On Monday, January 23, the NRB weighed in on a Federal Communications Commission (FCC) proceeding regarding foreign sponsorship identification requirements for broadcasters.
In a comment filed in reply to the initial comments of the National Association of Broadcasters (NAB), the NRB concurred with the NAB’s recommendation that the Commission should refrain from applying foreign sponsorship identification rules to leases involving faith-based programming.
In concurring with the First Amendment arguments put forth by the NAB, the NRB drew the Commission’s attention to a discussion of compelled disclosures in a free speech context in the Supreme Court decision of National Institute of Family and Life Advocates v. Becerra, which states that a disclosure requirement “cannot be ‘unjustified or unduly burdensome,’” “must remedy a harm that is ‘potentially real not purely hypothetical,’” and “can extend ‘no broader than reasonably necessary.’”
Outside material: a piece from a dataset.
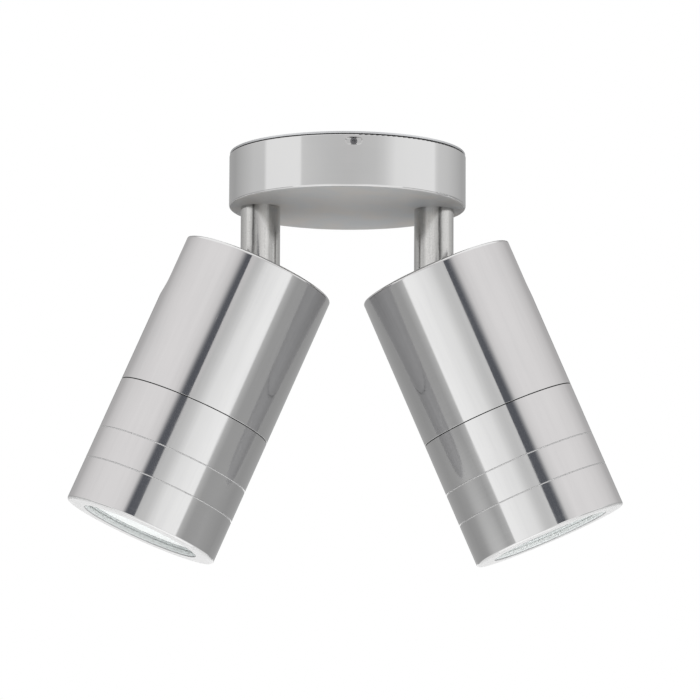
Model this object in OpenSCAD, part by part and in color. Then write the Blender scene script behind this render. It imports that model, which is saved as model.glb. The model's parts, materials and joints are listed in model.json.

“Moreover,” the NRB commented, “the FCC, as a federal agency, is subject to the jurisdiction of the Religious Freedom Restoration Act. . .This enactment prohibits any ‘substantial burden’ on the free exercise of religion unless the federal government ‘demonstrates that application of the burden to the person is in furtherance of a compelling governmental interest; and is the least restrictive means of furthering that compelling governmental interest.’”
Added the NRB:
There is no history whatsoever of any religious broadcaster, be they licensee or lessee, of having any connection with any foreign government. It defies common sense to suggest that any such connection would ever realistically materialize. . . The record supports the conclusion offered by the NAB, that all religious broadcasters should be exempt entirely because of the high level of protections, the undue burden imposed, and complete absence of a factual predicate for the application of the regulation in this context.
A federal appeals court struck down the FCC’s initial attempt to implement prior foreign sponsorship identification rules in July 2022. In National Association of Broadcasters v. FCC, the D.C. Circuit rejected, as beyond the scope of the FCC’s authority, the requirement in a 2021 rule that broadcast licensees must independently consult two federal databases to verify whether any buyer of programming time is backed by a foreign government. In the current proceeding (MB Docket No. 20-299), the FCC has sought feedback on substitute measures to bolster broadcasters’ obligation to obtain verification that lessees are not acting on behalf of foreign governments.
NRB Public Policy participates in the agency rulemaking process to represent the interests of our members and advocate for a favorable business environment for broadcasters. We will continue to monitor this issue.